Each year it seemed like the popularity of the Hamptons would die out, but it never did. After each summer, I wondered why I had been spent so much time in the same place, not in Europe, or travelling cross-country. It was a dissipation that was addictive; a cyclical revisiting to a mating ground, but was it real? To some the Hamptons are a place, to others an idea, a myth. Beneath the suburban sprawl and new highways, the myth embodied in the sense of place endures. The migrating birds over Peconic bay in the fall, abundant deer, wild turkeys, and schools of fish remind us of where we are, but the sense of awe has diminished. The beauty and vigor of youth has been supplanted by a landscape of middle-aged people in expensive cars trying to reclaim what time has taken away.

 

I live here now, but they say that you do not really belong in the Hamptons unless your ancestors are buried in the local cemetery.

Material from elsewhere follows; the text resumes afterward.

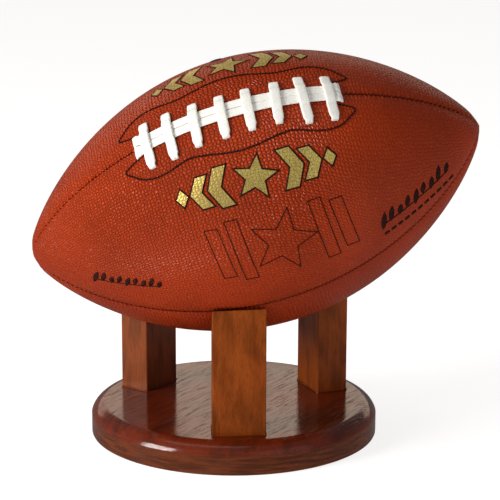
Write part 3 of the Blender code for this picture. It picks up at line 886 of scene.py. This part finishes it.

Last summer my wife wanted to buy a cemetery plot so that family would visit her grave after she was gone. She chose an old cemetery close to the local Seven-11. The whole idea did not appeal to me. The vision of grandchildren enjoying a slurpy on my grave was not comforting. The cemetery would only allow plaques, not the huge carved angel I hoped might guarantee my immortality What’s more, the only grave available was next to a drainage run-off, and the idea of listening to running water ad infinitum seemed its own kind of hell.

We bought the grave, but the more I think about it, the more I realize that was a mistake. What I really wanted to tell her was that the Hamptons are not a place to spend eternity.